Implementation in Large-Scale Settings
For foundation models, efficient task sampling and batching become even more significant:
- Memory Dominance: The memory required to hold activations and gradients for even one task adaptation step can be substantial. This often forces the use of very small meta-batch sizes (B) or reliance on techniques like gradient accumulation across micro-batches, where the meta-gradient is computed incrementally.
- Data Handling: Meta-learning often assumes tasks are readily available. With large datasets, efficiently sampling examples to form the support and query sets for potentially thousands of tasks requires optimized data loading pipelines. Pre-processing and storing task data structures can be beneficial if the task distribution is static.
- Interaction with Distribution: How tasks are batched interacts closely with distributed training strategies. If using task parallelism, each worker might process one or more tasks from the meta-batch. Load balancing across workers becomes important, potentially favoring sampling strategies that produce tasks with similar computational costs.

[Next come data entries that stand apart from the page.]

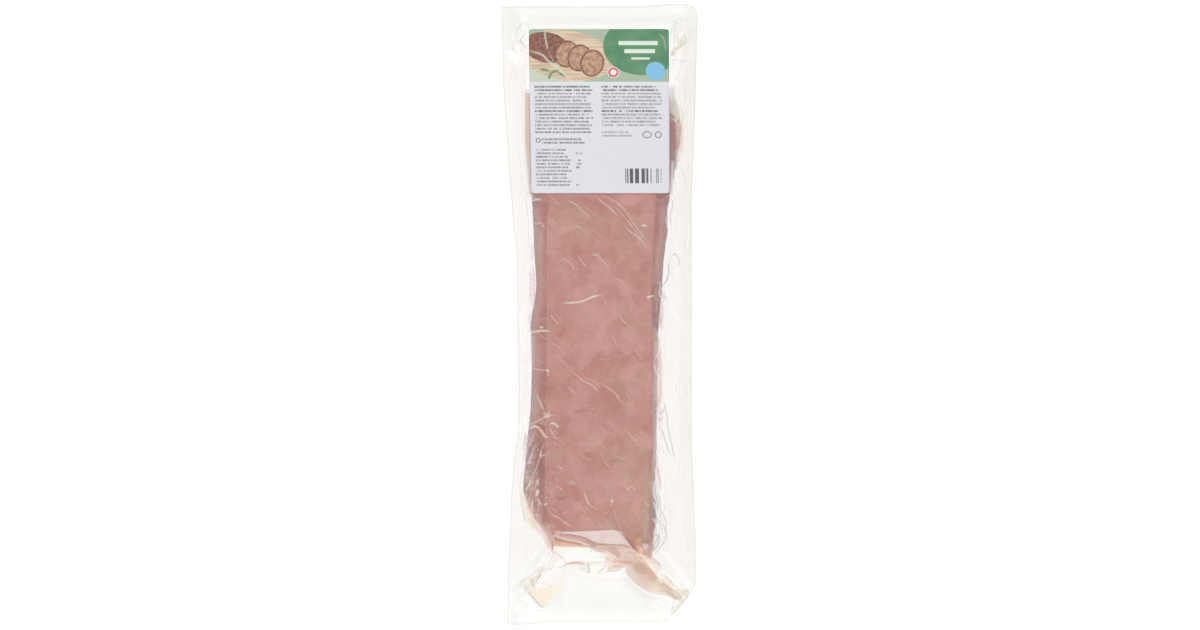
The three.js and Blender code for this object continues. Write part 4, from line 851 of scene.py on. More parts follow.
class Marks:
    """What the creases and patches add at a set of points: a lift, and a colour with its cover."""

    def __init__(self, x, y):
        self.x, self.y = x.ravel(), y.ravel()
        self.lift = np.zeros(self.x.shape)
        self.paint = np.zeros((len(self.x), 3))
        self.cover = np.zeros(self.x.shape)

    def near(self, points, reach):
        """Indices of the points within reach of a path's box."""
        low, high = points.min(0) - reach, points.max(0) + reach
        inside = (self.x > low[0]) & (self.x < high[0]) & (self.y > low[1]) & (self.y < high[1])
        return np.nonzero(inside)[0]

    def distances(self, path, at):
        """Distance from each point to the path, and how far along it the nearest place is, from 0 to 1."""
        x, y = self.x[at], self.y[at]
        best = np.full(x.shape, 1e9)
        place = np.zeros(x.shape)
        lengths = np.hypot(*np.diff(path, axis=0).T)
        total = max(lengths.sum(), 1e-6)
        before = 0.0
        for a, b, length in zip(path, path[1:], lengths):
            dx, dy = b - a
            t = np.clip(((x - a[0]) * dx + (y - a[1]) * dy) / max(length * length, 1e-9), 0, 1)
            away = np.hypot(x - a[0] - t * dx, y - a[1] - t * dy)
            closer = away < best
            best = np.where(closer, away, best)
            place = np.where(closer, (before + t * length) / total, place)
            before += length
        return best, place

    def put(self, at, share, lift, hex_colour, cover):
        """Adds lift and lays the colour over what is there, both times share."""
        alpha = cover * share
        self.lift[at] += lift * share
        self.paint[at] = self.paint[at] * (1 - alpha)[:, None] + np.array(linear(hex_colour)) * alpha[:, None]
        self.cover[at] = self.cover[at] * (1 - alpha) + alpha

    def crease(self, points, half_width, lift, hex_colour, cover):
        """A bell across a smooth path, tapering over the last fifth at both ends."""
        path = smooth_path(points)
        at = self.near(path, 2.5 * half_width)
        if len(at):
            away, place = self.distances(path, at)
            taper = smoothstep(np.minimum(place, 1 - place), -0.05, 0.2)
            self.put(at, np.exp(-((away / half_width) ** 2) * 1.4) * taper, lift, hex_colour, cover)

    def patch(self, points, lift, hex_colour, cover, soft):
        """A polygon with a soft rim: inside by the even-odd rule, faded by the distance to its sides."""
        ring = np.array(points + points[:1], float)
        at = self.near(ring, soft)
        if not len(at):
            return
        x, y = self.x[at], self.y[at]
        inside = np.zeros(x.shape, bool)
        for (x0, y0), (x1, y1) in zip(ring, ring[1:]):
            if y0 != y1:
                crosses = ((y0 > y) != (y1 > y)) & (x < (x1 - x0) * (y - y0) / (y1 - y0) + x0)
                inside ^= crosses
        away, _ = self.distances(ring, at)
        signed = np.where(inside, away, -away)
        self.put(at, smoothstep(signed, -soft, soft), lift, hex_colour, cover)

    def colours(self):
        """RGBA for each point, the colour unmixed from its cover."""
        rgb = self.paint / np.maximum(self.cover, 1e-6)[:, None]
        return np.concatenate([rgb, self.cover[:, None]], axis=1)


def grid_faces(rows, columns, first, flip=False):
    """Quads of a grid whose points start at an index, counter-clockwise seen from +Z unless flipped."""
    r, c = np.meshgrid(np.arange(rows - 1), np.arange(columns - 1), indexing="ij")
    a = first + (r * columns + c).ravel()
    quads = np.stack([a, a + 1, a + columns + 1, a + columns], axis=1)
    return quads[:, ::-1] if flip else quads


def rim_of(rows, columns, first):
    """Indices round a grid's edge, counter-clockwise seen from +Z."""
    bottom = np.arange(columns)
    right = np.arange(1, rows) * columns + columns - 1
    top = (rows - 1) * columns + np.arange(columns - 2, -1, -1)
    left = np.arange(rows - 2, 0, -1) * columns
    return first + np.concatenate([bottom, right, top, left])


def placed(name, points, faces):
    """A smooth-shaded object from (count, 3) points in mm and faces of point indices."""
    mesh = bpy.data.meshes.new(name)
    mesh.from_pydata((points * MM).tolist(), [], faces)
    mesh.polygons.foreach_set("use_smooth", np.ones(len(mesh.polygons), bool))
    mesh.update()
    piece = bpy.data.objects.new(name, mesh)
    bpy.context.collection.objects.link(piece)
    return piece


def closed_mesh(name, upper, lower):
    """A mesh between an upper and a lower (rows, columns, 3) grid in mm, joined round the rim.

    The lower grid has either as many steps as the upper one each way, or half as many.
    """
    points = np.concatenate([upper.reshape(-1, 3), lower.reshape(-1, 3)])
    count = upper.shape[0] * upper.shape[1]
    quads = np.concatenate([
        grid_faces(*upper.shape[:2], 0),
        grid_faces(*lower.shape[:2], count, flip=True),
    ])
    over, under = rim_of(*upper.shape[:2], 0), rim_of(*lower.shape[:2], count)
    faces = quads.tolist()
    if len(over) == len(under):
        faces += np.stack([over, under, np.roll(under, -1), np.roll(over, -1)], axis=1).tolist()
    else:
        first, middle, last = over[::2], over[1::2], np.roll(over[::2], -1)
        after = np.roll(under, -1)
        faces += np.stack([first, under, middle], axis=1).tolist()
        faces += np.stack([middle, under, after], axis=1).tolist()
        faces += np.stack([middle, after, last], axis=1).tolist()
    return placed(name, points, faces)


def open_sheet(name, points, flip=False):
    """A mesh over one (rows, columns, 3) grid in mm."""
    return placed(name, points.reshape(-1, 3), grid_faces(*points.shape[:2], 0, flip).tolist())


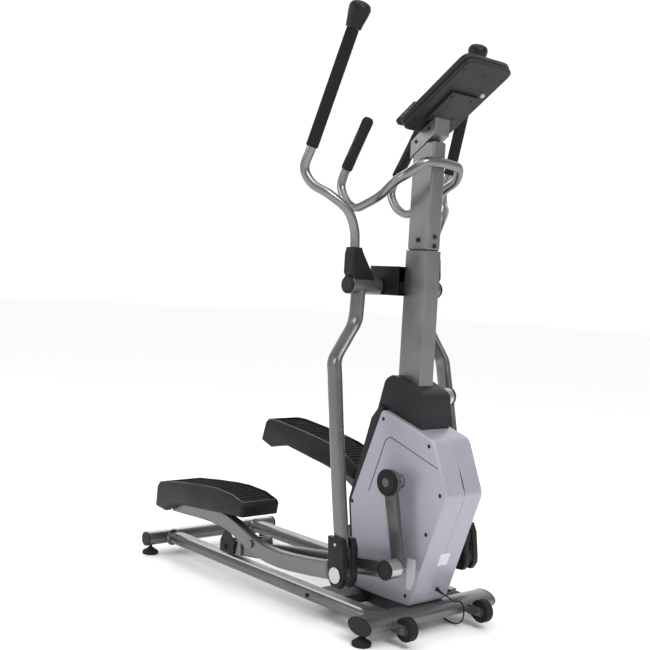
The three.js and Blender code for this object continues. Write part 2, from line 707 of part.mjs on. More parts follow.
const swingArm = cut(
  union(
    swingTube(0).subtract(drum(...eye, 28, -ARM.y - 7.3, -ARM.y + 7.3, 24)),
    drum(0, 0, 24, -PIVOT.half, -64, 24),
    ...cheeks(0),
  ),
  drum(0, 0, 8.3, -300, 0, 16),
  drum(...eye, 8.3, -300, 0, 16),
);
const shellSide = around([
  [-27, -16],
  [-14, -33],
  [14, -33],
  [27, -16],
  [29, 0],
  [25, 70],
  [15, 95],
  [-38, 95],
  [-36, 70],
  [-29, 0],
]);
const shellCut = [swingTube(4 * GAP), ...cheeks(2 * GAP), box(-400, 400, -ARM.y - 7.5, -ARM.y + 7.5, -1e3, 0)];
const jointCover = union(
  cut(solid(slab(shellSide, -233, -ARM.y - 7.5, 3)), ...shellCut),
  cut(solid(slab(shellSide, -ARM.y + 7.5, -177, 3)), ...shellCut),
  drum(...eye, 8, -225, -185, 16),
  drum(...eye, 22, -235, -232, 24),
);

// Upper handle, rising from the top of the hub.
const handleY = -158;
const handleLine = [
  [-188, handleY, PIVOT.z + 25],
  [-188, handleY, 960],
  [-187, handleY, 1010],
  [-185, -166, 1055],
  [-187, -192, 1101],
  [-213, -240, 1141],
  [-246, -272, 1167],
  [-261, -287, 1204],
  [-236, -288, 1262],
  [-190, -280, 1384],
  [-132, -269.8, 1538],
].map(([x, y, z]) => v3(x - PIVOT.x, y, z - PIVOT.z));
const handle = tube(handleLine, 13, 30, 10);
const gripA = v3(-236.4, -288, 1261).sub(v3(PIVOT.x, 0, PIVOT.z));
const gripB = v3(-108, -265.6, 1602).sub(v3(PIVOT.x, 0, PIVOT.z));
const gripN = gripA.distanceTo(gripB);
const grip = turned(
  [
    [0, gripN - 60],
    [14.2, gripN - 60],
    [14.2, 0],
    [16, 0],
    [17, 3],
    [17, gripN - 46],
    [21, gripN - 45],
    [23, gripN - 30],
    [28, gripN - 8],
    [29, gripN + 4],
    [25, gripN + 15],
    [14, gripN + 22],
    [0, gripN + 24],
  ],
  gripA,
  gripB,
  16,
);
const bootSide = [
  [-171, 14],
  [-172, 25],
  [-177, 32],
  [-177, 84],
  [-172, 101],
  [-145, 101],
  [-139, 88],
  [-96, 26],
  [-92, 14],
];
const boot = cut(
  solid(slab(bootSide, -20, 20, 4).rotateZ(Math.PI / 2)),
  tube([v3(0, handleY, 20), v3(0, handleY, 60), v3(1, handleY, 106)], 14.2, 6, 12),
  drum(0, 0, 24.3, -PIVOT.half - 20, 0, 24),
  tube(handleLine.slice(0, 5), 14.2, 16, 12),
);

// ---- lead for the console's adapter -------------------------------------------------------------
const LEAD = { exit: [20.8, 18, 112], out: [0.945, 0, -0.326], coil: [-95, 110], plug: [-166.2, 92] };
const leadAt = (d) => v3(...LEAD.exit.map((c, i) => c + LEAD.out[i] * d));
const gland = [[0, 0], [6, 0], [6, 2], [4, 3], [2.8, 22], [0, 22]];
piece("lead_gland", turned(gland, leadAt(0.3), leadAt(1), 12), "rubber");
const leadLine = [
  leadAt(22.6),
  leadAt(30),
  v3(54, 30, 96),
  v3(53, 48, 84),
  v3(46, 68, 78),
  v3(46, 88, 73),
  v3(49, 97, 56),
  v3(47, 101, 32),
  v3(36, 103, 13),
  v3(12, 105, 3.2),
  v3(-20, 108, 2.3),
  v3(LEAD.coil[0] + 30.6, 110, 2.3),
];
piece("lead", tube(leadLine, CORD_R, 60, 8), "rubber");
const coil = [[13.2, 0.4], [30.2, 0.4], [30.2, 18], [13.2, 18], [13.2, 0.4]];
const coilMiddle = v3(LEAD.coil[0], LEAD.coil[1], 0);
piece("lead_coil", turned(coil, coilMiddle, v3(...LEAD.coil, 1), 20), "rubber");
const [plugX, plugY] = LEAD.plug;
piece("lead_plug", box(plugX, plugX + 40.7, plugY, plugY + 36, 0.3, 26), "rubber");

for (const side of SIDES) {
  const { pose } = side;
  const axle = [CRANK.x, CRANK.z];
  const pivot = [PIVOT.x, PIVOT.z];
  hang("crank", crank, "steel", side, pose.crank, axle);
  hang("hub_cap", hubCap, "black", side, pose.crank, axle);
  hang("connecting_rod", rod, "frame", side, pose.phi, pose.R);
  hang("roller", roller, "rubber", side, pose.phi, pose.R);
  hang("pedal_arm", pedalArm, "frame", side, pose.psi - REST.psi, pose.A);
  hang("pedal", pedal, "black", side, pose.psi - REST.psi, pose.A);
  hang("swing_arm", swingArm, "frame", side, pose.swing - REST.swing, pivot);
  hang("joint_cover", jointCover, "black", side, pose.swing - REST.swing, pivot);
  hang("handle", handle, "chrome", side, pose.swing - REST.swing, pivot);
  hang("handle_boot", boot, "black", side, pose.swing - REST.swing, pivot);
  hang("grip", grip, "foam", side, pose.swing - REST.swing, pivot);
}

export default root;
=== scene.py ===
"""Looks of the elliptical trainer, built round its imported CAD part.

Places are millimetres with X = 0 at the front crossbar, as in the part's own layout, and at() turns them into
the frame's metres. Profiles, radii and thicknesses are metres.
"""

import json
import math

import bmesh
import bpy
from mathutils import Matrix, Vector


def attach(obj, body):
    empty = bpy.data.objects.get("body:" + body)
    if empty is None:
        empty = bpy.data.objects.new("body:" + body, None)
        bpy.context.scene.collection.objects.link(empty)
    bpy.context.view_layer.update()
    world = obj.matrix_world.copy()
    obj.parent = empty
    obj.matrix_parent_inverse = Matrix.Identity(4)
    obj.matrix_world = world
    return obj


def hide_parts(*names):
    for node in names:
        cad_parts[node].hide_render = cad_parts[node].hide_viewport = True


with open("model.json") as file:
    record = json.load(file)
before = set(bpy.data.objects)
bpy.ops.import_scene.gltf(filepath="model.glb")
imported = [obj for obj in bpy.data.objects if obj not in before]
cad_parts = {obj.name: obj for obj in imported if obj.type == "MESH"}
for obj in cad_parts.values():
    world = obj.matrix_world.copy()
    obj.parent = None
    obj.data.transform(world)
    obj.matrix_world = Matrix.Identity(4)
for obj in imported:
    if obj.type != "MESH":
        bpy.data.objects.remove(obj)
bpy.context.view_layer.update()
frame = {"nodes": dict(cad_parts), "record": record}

# ---- measures ------------------------------------------------------------------------------------
SHIFT = 444.25  # the front crossbar's X in the part's frame
SIDES = (("right", -1), ("left", 1))  # each side's name, and the sign of its Y
CONSOLE = {"x": -108, "z": 1325, "slope": math.radians(34.4)}
LEAD_LENGTH = 1.8
LEAD_D = 0.004
PIVOT = (-188, 904)  # the swing arms' axle
CRANK = (-52, 393)  # the crank's axle
THROW = 219  # from the crank's axle to its pin
CRANK_REST = 12.8  # degrees by which the right crank arm stands forward of straight down
ROD_LENGTH, ROLLER_Z = 645.5, 95  # from the roller to the crank pin, and the roller's height
ROD_PIVOT = (163.3, 26.9)  # the pedal arm's pivot on the rod: along it from the roller, and above it
PEDAL_REACH, SWING_REACH = 376.4, 758.2  # the lower joint's distance from that pivot, and from the axle
ARM_Y = 205  # the middle of each swing arm's lower end
HOUSE_HALF = 71.8  # the Y of the housing covers' outer faces
RAIL_Y = 169  # the middle of each rail
WHEEL = (73, 146, 48)  # the left transport wheel's centre


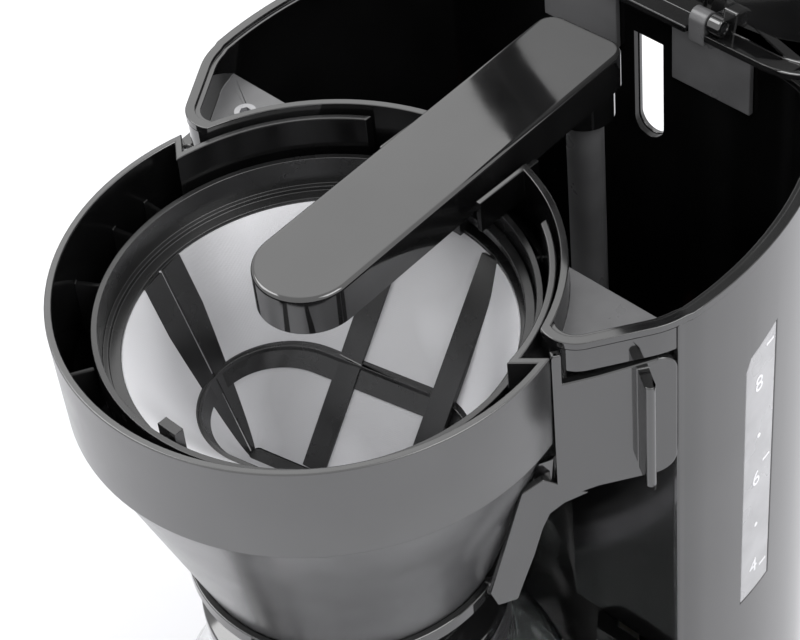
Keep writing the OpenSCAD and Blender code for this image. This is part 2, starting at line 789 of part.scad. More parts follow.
module jug_screws() color("#b8bcc0") on_axis() translate([0, -112.8, jug_top - 10]) rotate([-90, 0, 0]) {
  cylinder(h = 0.8, r = 3.4);
}

module jug_lid() color("#1a1a1d") on_axis() {
  difference() {
    union() {
      at(jug_top + 0.3) cylinder(h = 5, r = 49);
      at(jug_top + 5.3) cylinder(h = 4, r1 = 49, r2 = 40);
      at(jug_top - 7) ring(44.2, 42, 7.4);
    }
    at(jug_top + 2.6) cylinder(h = 20, r1 = 8, r2 = 30);
    at(jug_top - 1) cylinder(h = 20, r = 4);
  }
}

base_shell();
base_cover();
feet();
base_screws();
housing();
column_front();
water_tank();
tank_shelf_screw();
level_window();
riser_tube();
riser_seal();
tank_outlet_seal();
outlet_arm();
arm_tray();
hotplate();
hotplate_seal();
heater_block();
heater_tube();
heater_bracket();
thermostat();
thermal_fuses();
inlet_hose();
check_valve();
riser_hose();
hose_clips();
switch_frame();
rocker_switch();
terminal_block();
cord_gland();
lid_shell();
lid_hinge_lugs();
lid_hinge_pins();
swing_frame();
hinge_pin();
filter_holder();
drip_valve();
drip_spring();
drip_seal();
drip_cage();
filter_frame();
filter_mesh();
filter_bail();
jug_glass();
jug_band();
jug_handle();
jug_screws();
jug_lid();
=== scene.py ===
import json
import math

import bmesh
import bpy
from mathutils import Matrix, Vector


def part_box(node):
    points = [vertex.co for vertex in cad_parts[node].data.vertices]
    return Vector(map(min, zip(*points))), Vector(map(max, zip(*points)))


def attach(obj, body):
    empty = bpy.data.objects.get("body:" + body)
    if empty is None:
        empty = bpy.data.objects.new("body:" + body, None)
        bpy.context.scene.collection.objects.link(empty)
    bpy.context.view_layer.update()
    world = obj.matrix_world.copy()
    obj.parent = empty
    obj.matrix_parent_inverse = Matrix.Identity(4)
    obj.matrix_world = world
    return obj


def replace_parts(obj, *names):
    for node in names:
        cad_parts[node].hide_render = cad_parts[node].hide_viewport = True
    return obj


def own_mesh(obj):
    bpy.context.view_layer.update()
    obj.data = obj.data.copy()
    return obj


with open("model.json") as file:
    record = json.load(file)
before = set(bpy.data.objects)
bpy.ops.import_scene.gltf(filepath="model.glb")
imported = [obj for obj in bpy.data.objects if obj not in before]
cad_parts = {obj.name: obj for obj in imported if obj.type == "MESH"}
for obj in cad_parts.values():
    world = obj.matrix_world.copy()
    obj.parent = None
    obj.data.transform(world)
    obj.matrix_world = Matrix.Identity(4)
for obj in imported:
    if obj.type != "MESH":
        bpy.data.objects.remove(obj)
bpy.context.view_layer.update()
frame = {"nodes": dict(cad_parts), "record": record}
cad = frame["nodes"]
bodyOf = {n: b for b, names in frame["record"]["behaviour"]["bodies"].items() for n in names}
slotOf = {s["node"]: s["material_slot"] for s in frame["record"]["subparts"]}
mm = 0.001

# Places that everything else hangs on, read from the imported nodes
plateLow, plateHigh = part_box("hotplate")
brewX, brewY = (plateLow.x + plateHigh.x) / 2, (plateLow.y + plateHigh.y) / 2
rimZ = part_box("filter_holder")[1].z
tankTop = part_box("water_tank")[1].z
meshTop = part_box("filter_mesh")[1].z


# A point given in millimetres: x and y from the brewing axis, z from the ground
def at(x, y, z):
    return Vector((brewX + x * mm, brewY + y * mm, z * mm))


def addNode(tree, kind, values=None, **settings):
    made = tree.nodes.new(kind)
    for key, value in settings.items():
        setattr(made, key, value)
    for key, value in (values or {}).items():
        made.inputs[key].default_value = value
    return made


def join(tree, source, output, target, socket):
    tree.links.new(source.outputs[output], target.inputs[socket])


def blankFinish(name, roughness, **sockets):
    made = bpy.data.materials.new(name)
    made.use_nodes = True
    shader = made.node_tree.nodes["Principled BSDF"]
    shader.inputs["Roughness"].default_value = roughness
    for key, value in sockets.items():
        shader.inputs[key.replace("_", " ")].default_value = value
    return made, made.node_tree, shader


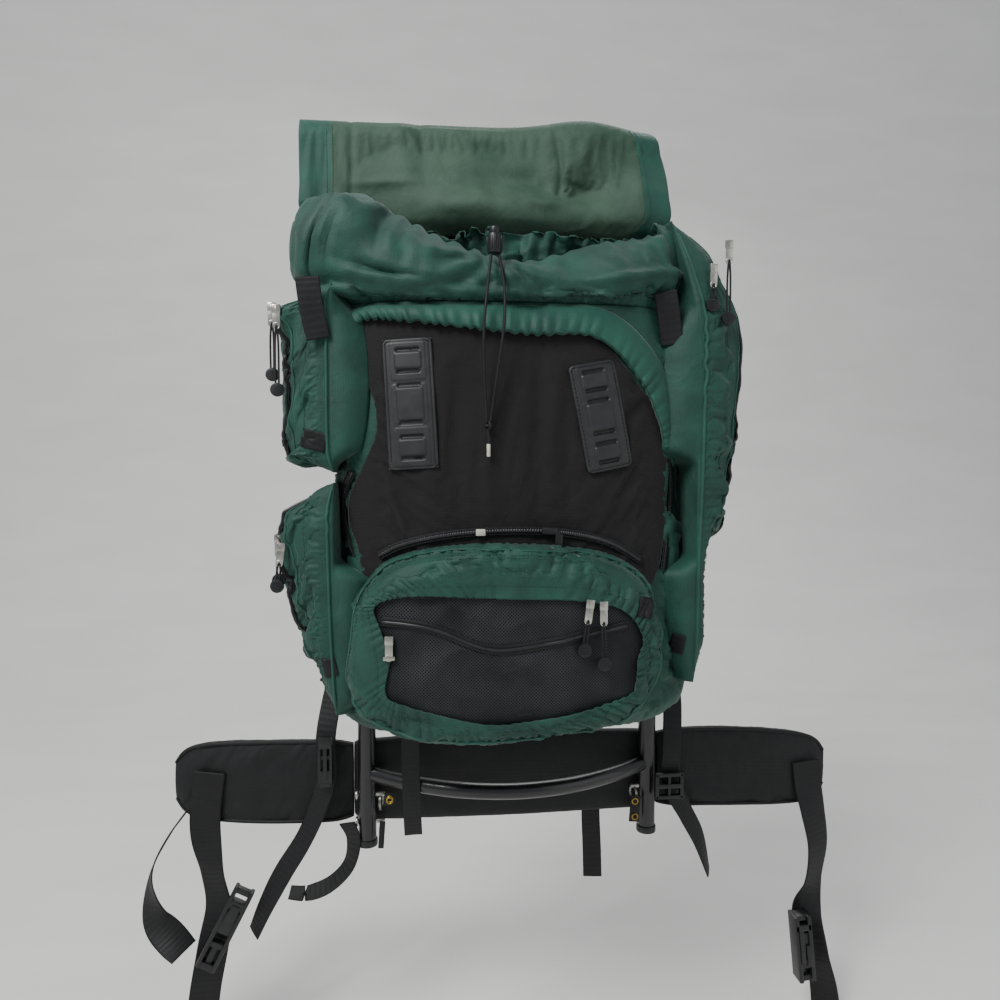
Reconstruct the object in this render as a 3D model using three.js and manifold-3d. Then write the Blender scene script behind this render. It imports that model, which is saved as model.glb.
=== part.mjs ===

In summary, choosing appropriate task sampling strategies and carefully constructing meta-batches are not minor implementation details when scaling meta-learning to foundation models. They are fundamental considerations for managing computational resources, ensuring stable training dynamics, and ultimately achieving effective few-shot adaptation capabilities. The optimal strategy often involves balancing theoretical benefits (e.g., lower gradient variance from large batches) with practical hardware limitations and may require empirical tuning based on the specific model architecture, dataset characteristics, and meta-learning algorithm being used.